*Your goal*: Print exactly those lines that run from the beginning of the data to the line bearing "arm_out_z = 6.5; // [6.3:0.1:6.8]", inclusive.

==================================================

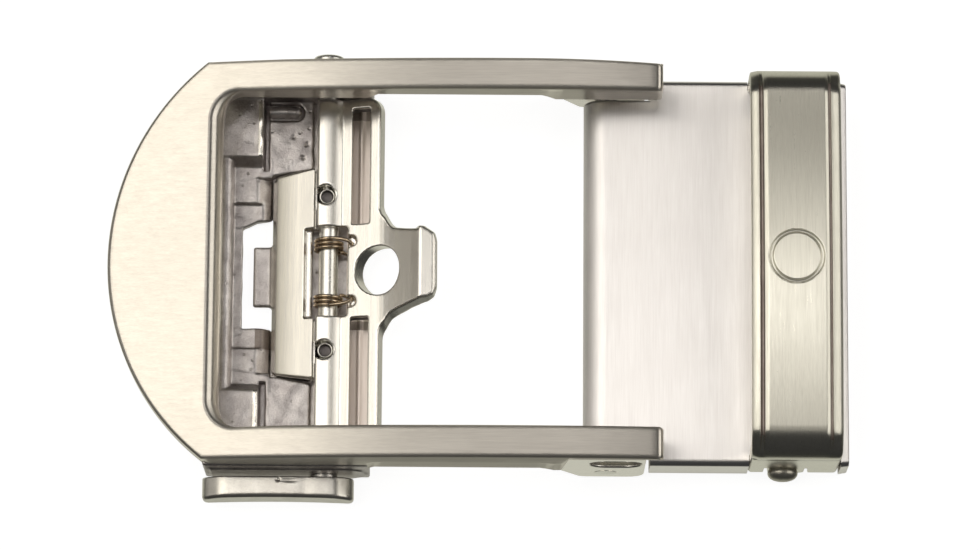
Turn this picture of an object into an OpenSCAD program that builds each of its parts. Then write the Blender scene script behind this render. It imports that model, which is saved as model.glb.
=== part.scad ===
// Ratchet belt buckle for a 35 mm strap, in millimetres.
// +X runs along the strap towards the strap clamp, +Y across it and +Z out of the front.
// The origin is on the strap's centre line, in the plane of the buckle's back.

/* [Frame] */
// Distance between the outer faces of the two arms, at the front
frame_w = 43; // [42.8:0.1:43.2]
// Clear distance between the two arms
gap_w = 36.5; // [36:0.1:36.8]
// X of the rounded end of the front bar
bar_end_x = -39.75; // [-39.9:0.05:-39.6]
// X of the window's edge at the front bar
window_x = -28.8; // [-28.9:0.1:-28.6]
// X of the arms' free ends
arm_end_x = 19.25; // [19:0.05:19.4]
// Radius of the rounded front bar in plan
bar_r = 27.4; // [27.2:0.1:27.6]
// Radius of the front face's curve along the strap
face_r = 250; // [240:5:260]
// X of the front face's highest line
crest_x = 4; // [3:0.5:5]
// Height of the front face's highest line
crest_z = 12.55; // [12.4:0.05:12.6]
// Thickness of the front bar
bar_t = 2.4; // [2.2:0.1:2.6]
// Radius of the window's corners
window_r = 3.5; // [3:0.1:4]
// Height of the arms' inner lower edge
arm_in_z = 7.5; // [7.3:0.1:7.7]
// Height of the arms' outer lower edge
arm_out_z = 6.5; // [6.3:0.1:6.8]

/* [Base] */
// Distance between the two deep walls that hold the pawl
bay_w = 38.6; // [38.4:0.1:38.8]
// X of the deep walls' left end
base_x0 = -29.3; // [-29.4:0.1:-29.2]
// X of the deep walls' right end
base_x1 = -11.75; // [-11.8:0.05:-11.7]
// Height of the floor beside the pawl
floor_z = 1.6; // [1.4:0.1:1.8]
// Height of the corner blocks
block_z = 3.2; // [3:0.1:3.2]
// Height of the lip that the strap slides in over
lip_z = 3; // [2.8:0.1:3]

/* [Pawl] */
// X of the pawl's axle
axle_x = -16.65; // [-16.7:0.05:-16.6]
// Height of the pawl's axle
axle_z = 2.75; // [2.7:0.05:2.8]
// Diameter of the axle
axle_d = 2.4; // [2.2:0.1:2.5]
// Radius of the pawl's barrel
barrel_r = 1.75; // [1.7:0.05:1.8]
// Length of the pawl between the deep walls
pawl_w = 37.9; // [37.6:0.1:38]
// Thickness of the pawl's plate
plate_t = 1.8; // [1.6:0.1:1.9]
// Diameter of the hole in the pawl's tooth
hole_d = 5.6; // [5.4:0.1:5.8]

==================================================

*Solved problem*:
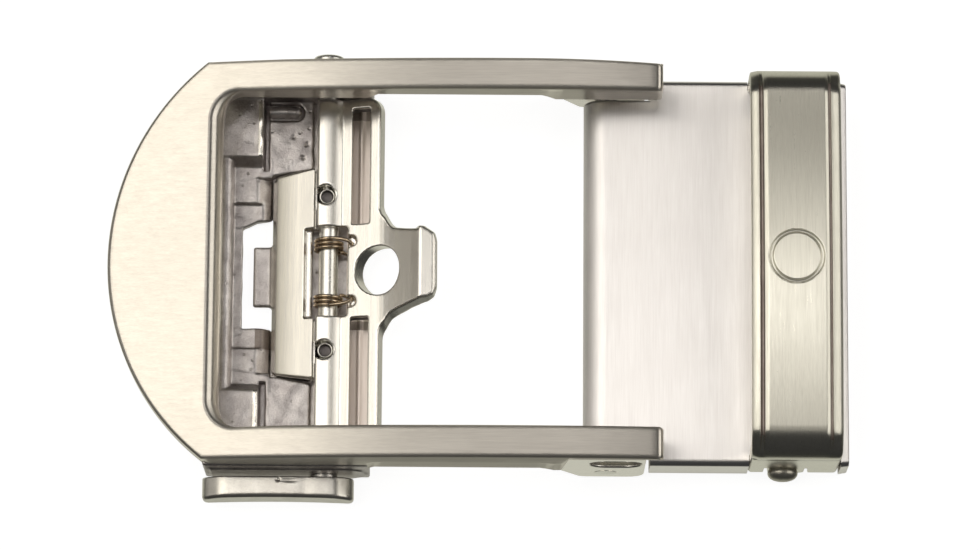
Turn this picture of an object into an OpenSCAD program that builds each of its parts. Then write the Blender scene script behind this render. It imports that model, which is saved as model.glb.
=== part.scad ===
// Ratchet belt buckle for a 35 mm strap, in millimetres.
// +X runs along the strap towards the strap clamp, +Y across it and +Z out of the front.
// The origin is on the strap's centre line, in the plane of the buckle's back.

/* [Frame] */
// Distance between the outer faces of the two arms, at the front
frame_w = 43; // [42.8:0.1:43.2]
// Clear distance between the two arms
gap_w = 36.5; // [36:0.1:36.8]
// X of the rounded end of the front bar
bar_end_x = -39.75; // [-39.9:0.05:-39.6]
// X of the window's edge at the front bar
window_x = -28.8; // [-28.9:0.1:-28.6]
// X of the arms' free ends
arm_end_x = 19.25; // [19:0.05:19.4]
// Radius of the rounded front bar in plan
bar_r = 27.4; // [27.2:0.1:27.6]
// Radius of the front face's curve along the strap
face_r = 250; // [240:5:260]
// X of the front face's highest line
crest_x = 4; // [3:0.5:5]
// Height of the front face's highest line
crest_z = 12.55; // [12.4:0.05:12.6]
// Thickness of the front bar
bar_t = 2.4; // [2.2:0.1:2.6]
// Radius of the window's corners
window_r = 3.5; // [3:0.1:4]
// Height of the arms' inner lower edge
arm_in_z = 7.5; // [7.3:0.1:7.7]
// Height of the arms' outer lower edge
arm_out_z = 6.5; // [6.3:0.1:6.8]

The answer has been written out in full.